Happy I could assist a bit, Julie!

That transcription is fabulous, Ralph. Helps me see where I went wrong. Should be 2nd of November (duh, that matches the birthdate, what was I thinking!), and the ages look pretty correct for them all - 42, 42, 51 and 49.

Here's a wikipedia article for Nicolas Weis' job, which can be translated: http://de.wikipedia.org/wiki/Schreibmeister Interesting stuff! Makes me wish I had roots 'over the pond'!

Ralph said...

Hello Julie,
looking again at the image and Genealady's translation I found a mistake on my transcription. The last sentence should be:
Deklarant hat
erklärt nicht Schreiben zu wissen;

Here are my additions to Genealady's translation:
...on the second of November...
...42 year old carpenter...
...Catharina ..., 42 years old...
...the child was born yesterday at 4pm..
...Michel Bausch, 51 years old..
...residing in Breidweiler...
...Nicolas Weis, 49 years old, clerk, living in Consdorff...
...The Father (haven't found a translation for the german word "Deklarant") declared not knowing to write; ...

Unknown said...

What a fantastic collaborative effort you guys! You have both made my week! And I've also found several more records, including her husband and husband's brother, both of which also match the data I previously had. Now I'm going through year by year looking for their siblings. I'll tackle the Kramer clan as well (I had come across several "possibilities" before I found hers, now I have to go back and record them).
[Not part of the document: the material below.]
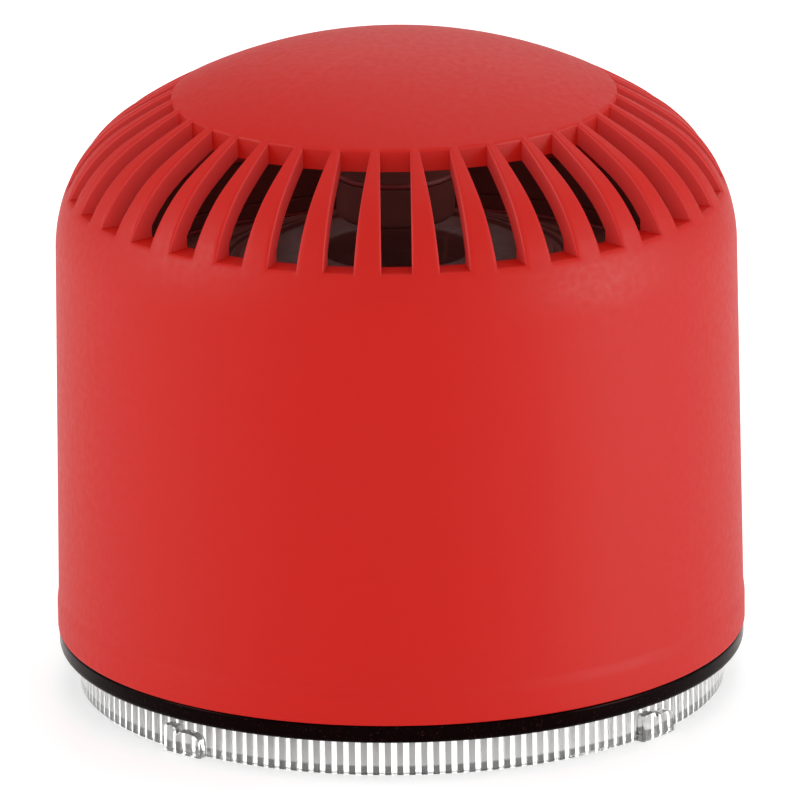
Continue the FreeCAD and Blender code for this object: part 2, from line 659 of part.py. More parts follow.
def horn_bowl():
    outline = Outline(THROAT_RADIUS, DRIVER_SEAT + 4.0)
    radius, height = THROAT_RADIUS, DRIVER_SEAT + 4.0
    for _ in range(THROAT_STEPS):
        height += THROAT_STEP_HEIGHT
        outline.line(radius, height)
        radius += THROAT_STEP
        outline.line(radius, height + 0.2)
    outline.line(radius, HORN_CREST - 2.2)
    outline.arc((radius + 1.6, HORN_CREST - 2.2), 90)
    outline.line(RIDGE_START, HORN_CREST)
    for index in range(RIDGE_COUNT):
        start = RIDGE_START + index * RIDGE_PITCH
        outline.line(start + 0.6, horn_height(start + 0.6) + RIDGE_HEIGHT)
        outline.line(start + 1.4, horn_height(start + 1.4) + RIDGE_HEIGHT)
        outline.line(start + 2.0, horn_height(start + 2.0))
        outline.line(start + RIDGE_PITCH, horn_height(start + RIDGE_PITCH))
    outline.line(SLEEVE_INNER - 1.2, HORN_RIM_TOP)
    outline.line(SPIGOT_RADIUS, HORN_RIM_TOP)
    outline.line(SPIGOT_RADIUS, CAGE_TOP)
    outline.line(SLEEVE_INNER, CAGE_TOP)
    outline.line(SLEEVE_INNER - 1.2, HORN_RIM_TOP - HORN_SHELL)
    outline.line(RIDGE_START, HORN_CREST - HORN_SHELL)
    outline.line(THROAT_WALL, HORN_CREST - HORN_SHELL)
    outline.line(THROAT_WALL, HORN_FLANGE_TOP)
    outline.line(HORN_FLANGE_RADIUS, HORN_FLANGE_TOP)
    outline.line(HORN_FLANGE_RADIUS, DRIVER_SEAT)
    outline.line(HORN_RECESS_RADIUS, DRIVER_SEAT)
    outline.line(HORN_RECESS_RADIUS, DRIVER_SEAT + 1.0)
    outline.line(HORN_MOUTH_RADIUS, DRIVER_SEAT + 1.0)
    outline.line(HORN_MOUTH_RADIUS, DRIVER_SEAT + 4.0)
    horn = outline.solid()
    rib = spoke(THROAT_WALL - 0.5, HORN_FLANGE_RADIUS - 1, HORN_FLANGE_TOP - 0.5, HORN_CREST - 5.0, 1.6)
    horn = horn.fuse(around(rib, 8, SCREW_ANGLE / 2))
    pilot = disc(1.2, DRIVER_SEAT - 1, HORN_FLANGE_TOP - 0.1, 0, -DRIVER_SCREW_CIRCLE)
    return horn.cut(around(pilot, QUARTER_TURNS, SCREW_ANGLE)).removeSplitter()


def horn_seal():
    return ring(SLEEVE_INNER - 0.3, SPIGOT_RADIUS, HORN_RIM_TOP, SEAL_TOP)


def sound_sleeve():
    """Sleeve between the horn rim and the step in the dome, with one shallow groove."""
    outline = Outline(SLEEVE_INNER, SEAL_TOP)
    outline.line(SPIGOT_RADIUS, SEAL_TOP)
    outline.line(SPIGOT_RADIUS, CAVITY_STEP)
    outline.line(SLEEVE_INNER, CAVITY_STEP)
    outline.line(SLEEVE_INNER, SEAL_TOP + 2.6)
    outline.line(SLEEVE_INNER + 0.4, SEAL_TOP + 2.4)
    outline.line(SLEEVE_INNER, SEAL_TOP + 2.2)
    return outline.solid()


# ---- deflector ----------------------------------------------------------------------------------
def sound_deflector():
    edge = 1.2
    groove = DEFLECTOR_RING_SECTION
    outline = Outline(3.4, DEFLECTOR_BOTTOM)
    outline.line(DEFLECTOR_RADIUS - edge, DEFLECTOR_BOTTOM)
    outline.arc((DEFLECTOR_RADIUS - edge, DEFLECTOR_BOTTOM + edge), 0)
    outline.line(DEFLECTOR_RADIUS, DEFLECTOR_RING_HEIGHT - groove)
    outline.line(DEFLECTOR_RADIUS - 2 * groove, DEFLECTOR_RING_HEIGHT - groove)
    outline.line(DEFLECTOR_RADIUS - 2 * groove, DEFLECTOR_RING_HEIGHT + groove)
    outline.line(DEFLECTOR_RADIUS, DEFLECTOR_RING_HEIGHT + groove)
    outline.line(DEFLECTOR_RADIUS, DEFLECTOR_TOP)
    outline.line(CROWN_BOSS_RADIUS + FIT_GAP, DEFLECTOR_TOP)
    outline.line(CROWN_BOSS_RADIUS + FIT_GAP, CROWN_BOSS_BOTTOM)
    outline.line(SCREW_RADIUS, CROWN_BOSS_BOTTOM)
    outline.line(SCREW_RADIUS, DEFLECTOR_BOTTOM + 5)
    outline.line(3.4, DEFLECTOR_BOTTOM + 5)
    return outline.solid()


def deflector_ring():
    centre = V(0, 0, DEFLECTOR_RING_HEIGHT)
    return Part.makeTorus(DEFLECTOR_RADIUS - DEFLECTOR_RING_SECTION, DEFLECTOR_RING_SECTION, centre)


def deflector_screw():
    return screw(0, 0, DEFLECTOR_BOTTOM + 5, DEFLECTOR_TOP - 1, 1.5, 2.9, 2.2)


# ---- driver -------------------------------------------------------------------------------------
def phase_plug():
    """Middle plug on three thin arms in a ring."""
    outline = Outline(0, DRIVER_SEAT + 1.7)
    outline.line(4.5, DRIVER_SEAT + 1.7)
    outline.line(4.5, DRIVER_SEAT + 5.0)
    outline.line(0, DRIVER_SEAT + 11.0)
    plug = outline.solid()
    arms = around(spoke(3.5, 10.2, DRIVER_SEAT + 2.0, DRIVER_SEAT + 3.6, 1.4), 3)
    rim = ring(9.8, 11.2, DRIVER_SEAT + 1.2, DRIVER_SEAT + 3.9)
    return plug.fuse([rim] + arms).removeSplitter()


def diaphragm():
    """Thin dome with a flat rim."""
    rise = 1.0
    base = DIAPHRAGM_BOTTOM + DIAPHRAGM_THICK
    dome_radius = (COIL_OUTER ** 2 + rise ** 2) / (2 * rise)
    centre = (0, base + rise - dome_radius)
    inner_start = math.sqrt((dome_radius - DIAPHRAGM_THICK) ** 2 - (DIAPHRAGM_BOTTOM - centre[1]) ** 2)
    outline = Outline(inner_start, DIAPHRAGM_BOTTOM)
    outline.line(DIAPHRAGM_RADIUS, DIAPHRAGM_BOTTOM)
    outline.line(DIAPHRAGM_RADIUS, base)
    outline.line(COIL_OUTER, base)
    outline.arc(centre, 90)
    outline.line(0, base + rise - DIAPHRAGM_THICK)
    start_angle = math.degrees(math.atan2(DIAPHRAGM_BOTTOM - centre[1], inner_start))
    outline.arc(centre, start_angle)
    return outline.solid()


def voice_coil():
    former = ring(COIL_INNER, COIL_INNER + 0.25, TOP_PLATE_BOTTOM - 1.0, DIAPHRAGM_BOTTOM)
    winding = ring(COIL_INNER, COIL_OUTER, TOP_PLATE_BOTTOM - 1.0, TOP_PLATE_TOP + 0.4)
    return former.fuse(winding).removeSplitter()


def diaphragm_surround():
    """Soft ring with one raised roll, clamped between frame and horn."""
    bottom, top = DRIVER_SEAT - SURROUND_THICK, DRIVER_SEAT
    outline = Outline(DIAPHRAGM_RADIUS + 0.3, bottom)
    outline.line(SURROUND_OUTER, bottom)
    outline.line(SURROUND_OUTER, top)
    outline.line(16.3, top)
    outline.arc((15.9, top), 180)
    outline.line(DIAPHRAGM_RADIUS + 0.3, top)
    return outline.solid()


def driver_frame():
    outline = Outline(17.5, TOP_PLATE_TOP)
    outline.line(24.4, TOP_PLATE_TOP)
    outline.line(24.4, TOP_PLATE_TOP - 5.0)
    outline.line(26.4, TOP_PLATE_TOP - 5.0)
    outline.line(26.4, TOP_PLATE_TOP)
    outline.line(32.5, TOP_PLATE_TOP)
    outline.line(32.5, DRIVER_SEAT)
    outline.line(SURROUND_OUTER + 0.2, DRIVER_SEAT)
    outline.line(SURROUND_OUTER + 0.2, DRIVER_SEAT - SURROUND_THICK)
    outline.line(17.5, DRIVER_SEAT - SURROUND_THICK)
    frame = outline.solid()
    hole = disc(BOARD_HOLE_RADIUS, TOP_PLATE_TOP - 1, DRIVER_SEAT + 1, 0, -DRIVER_SCREW_CIRCLE)
    return frame.cut(around(hole, QUARTER_TURNS, SCREW_ANGLE))


def driver_screws():
    one = screw(0, -DRIVER_SCREW_CIRCLE, TOP_PLATE_TOP, HORN_FLANGE_TOP - 0.3, 1.2, 2.3, 1.7)
    return group(around(one, QUARTER_TURNS, SCREW_ANGLE))


def driver_top_plate():
    return ring(GAP_RADIUS, MAGNET_OUTER, TOP_PLATE_BOTTOM, TOP_PLATE_TOP)


def driver_magnet():
    chamfer = 0.6
    outline = Outline(MAGNET_INNER, YOKE_PLATE_TOP)
    outline.line(MAGNET_OUTER - chamfer, YOKE_PLATE_TOP)
    outline.line(MAGNET_OUTER, YOKE_PLATE_TOP + chamfer)
    outline.line(MAGNET_OUTER, TOP_PLATE_BOTTOM - chamfer)
    outline.line(MAGNET_OUTER - chamfer, TOP_PLATE_BOTTOM)
    outline.line(MAGNET_INNER, TOP_PLATE_BOTTOM)
    return outline.solid()


def driver_yoke():
    vent = 2.5
    outline = Outline(vent, YOKE_BOTTOM)
    outline.line(MAGNET_OUTER - 2.0, YOKE_BOTTOM)
    outline.line(MAGNET_OUTER - 1.0, YOKE_BOTTOM + 1.0)
    outline.line(MAGNET_OUTER - 1.0, YOKE_PLATE_TOP)
    outline.line(POLE_RADIUS, YOKE_PLATE_TOP)
    outline.line(POLE_RADIUS, TOP_PLATE_TOP)
    outline.line(vent, TOP_PLATE_TOP)
    return outline.solid()


def driver_terminals():
    tags = []
    for side in (-1, 1):
        tag = block(side * 4.0, 29.5, TOP_PLATE_TOP - 6.0, TOP_PLATE_TOP, 2.8, 0.8)
        tags.append(tag.cut(Part.makeCylinder(0.6, 4, V(side * 4.0, 27.5, TOP_PLATE_TOP - 4.5), V(0, 1, 0))))
    return group(tags)


def driver_leads():
    """Two thin wires from the driver's tags down to the connector on the board."""
    wires = []
    for side in (-1, 1):
        points = [V(side * 4.0, 30.6, TOP_PLATE_TOP - 4.5), V(side * 4.2, 34.0, TOP_PLATE_TOP - 9.0)]
        points += [V(side * 3.0, 33.0, 27.0), V(side * 1.5, PLUG_Y, BOARD_TOP + 8.0)]
        points += [V(side * 1.5, PLUG_Y, BOARD_TOP + 1.4)]
        curve = Part.BSplineCurve()
        curve.interpolate(points)
        path = Part.Wire(curve.toShape())
        start = curve.tangent(curve.FirstParameter)[0]
        section = Part.Wire(Part.makeCircle(0.6, points[0], start))
        wires.append(path.makePipeShell([section], True, True))
    return group(wires)


# ---- write every piece --------------------------------------------------------------------------
PIECES = (
    siren_housing, seal_collar, lens_ring, led_reflector, base_plate, base_screws, contact_block,
    tone_switch_body, volume_trimmer_body, volume_trimmer_rotor, main_board, board_screws,
    smoothing_capacitors, transformer_core, output_transformer, heat_sink, amplifier_chip,
    controller_chip, surface_parts, board_connector, board_header, led_board, leds, inner_cage,
    horn_bowl, horn_seal, sound_sleeve, sound_deflector, deflector_ring, deflector_screw, phase_plug,
    diaphragm, voice_coil, diaphragm_surround, driver_frame, driver_screws, driver_top_plate,
    driver_magnet, driver_yoke, driver_terminals, driver_leads,
)

for piece in PIECES:
    write(piece.__name__, piece())
for number in range(CONTACT_COUNT):
    write("contact_pin_%d" % (number + 1), contact_pin(number))
for number in range(SWITCH_COUNT):
    write("tone_switch_slider_%d" % (number + 1), tone_switch_slider(number))
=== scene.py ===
import json
import math

import bmesh
import bpy
from mathutils import Matrix, Vector


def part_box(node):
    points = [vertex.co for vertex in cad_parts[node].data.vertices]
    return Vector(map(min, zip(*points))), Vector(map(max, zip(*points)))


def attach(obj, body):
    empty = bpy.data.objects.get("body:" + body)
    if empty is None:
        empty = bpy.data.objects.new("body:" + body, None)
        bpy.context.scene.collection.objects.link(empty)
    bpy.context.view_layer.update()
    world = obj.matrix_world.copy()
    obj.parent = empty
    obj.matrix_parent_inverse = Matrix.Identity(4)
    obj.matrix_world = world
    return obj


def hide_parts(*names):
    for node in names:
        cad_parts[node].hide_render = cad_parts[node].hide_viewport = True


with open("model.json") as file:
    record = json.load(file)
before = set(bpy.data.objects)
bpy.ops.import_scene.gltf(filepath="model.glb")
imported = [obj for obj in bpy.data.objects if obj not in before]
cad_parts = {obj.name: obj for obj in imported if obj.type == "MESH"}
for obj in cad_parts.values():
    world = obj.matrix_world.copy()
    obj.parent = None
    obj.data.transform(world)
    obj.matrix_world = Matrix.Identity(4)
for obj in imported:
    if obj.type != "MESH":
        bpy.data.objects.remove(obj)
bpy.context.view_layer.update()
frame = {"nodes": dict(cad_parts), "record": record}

# Alarm siren module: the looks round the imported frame. Lengths in the shapes below are in
# millimetres and become metres in new_piece; +Z is up and angle 0 is -Y, growing toward +X.

MM = 0.001
WELD = 2e-7
BODY = "siren_body"
TAU = 2 * math.pi

# ---- sizes that the frame gives ------------------------------------------------------------------


def top_of(node):
    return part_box(node)[1].z / MM


def bottom_of(node):
    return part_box(node)[0].z / MM


def radius_of(node):
    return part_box(node)[1].x / MM


DOME_BOTTOM = bottom_of("siren_housing")
DOME_TOP = top_of("siren_housing")
LIP_RADIUS = radius_of("siren_housing")
RING_RADIUS = 50.8
RING_TOP = 14.6
SPIGOT_RADIUS = 49.9
COLLAR_RADIUS = radius_of("seal_collar")
COLLAR_BOTTOM = bottom_of("seal_collar")
COLLAR_TOP = top_of("seal_collar")
SLEEVE_INNER = 46.9
SEAL_TOP = top_of("horn_seal")
HORN_RIM_TOP = bottom_of("horn_seal")
CAGE_TOP = top_of("inner_cage")
DEFLECTOR_BOTTOM = bottom_of("sound_deflector")
DEFLECTOR_TOP = top_of("sound_deflector")
DEFLECTOR_RADIUS = 9.2
CROWN_BOSS_BOTTOM = 90.6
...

Now, if only I could find my mother's German folks!

Unknown said...

Awesome! Glad you got it transcribed. Genealady, Roger Minert is great I've attended his workshops, but never bought his book, I will now!

Genealady said...

Wow, Jenna, I would love to attend one of his workshops! The book is just great, though - it came highly recommended and it's lived up to it, certainly!

And it was a good learning experience for me, Julie, so it was my pleasure - I learned a lot from Ralph's transcription.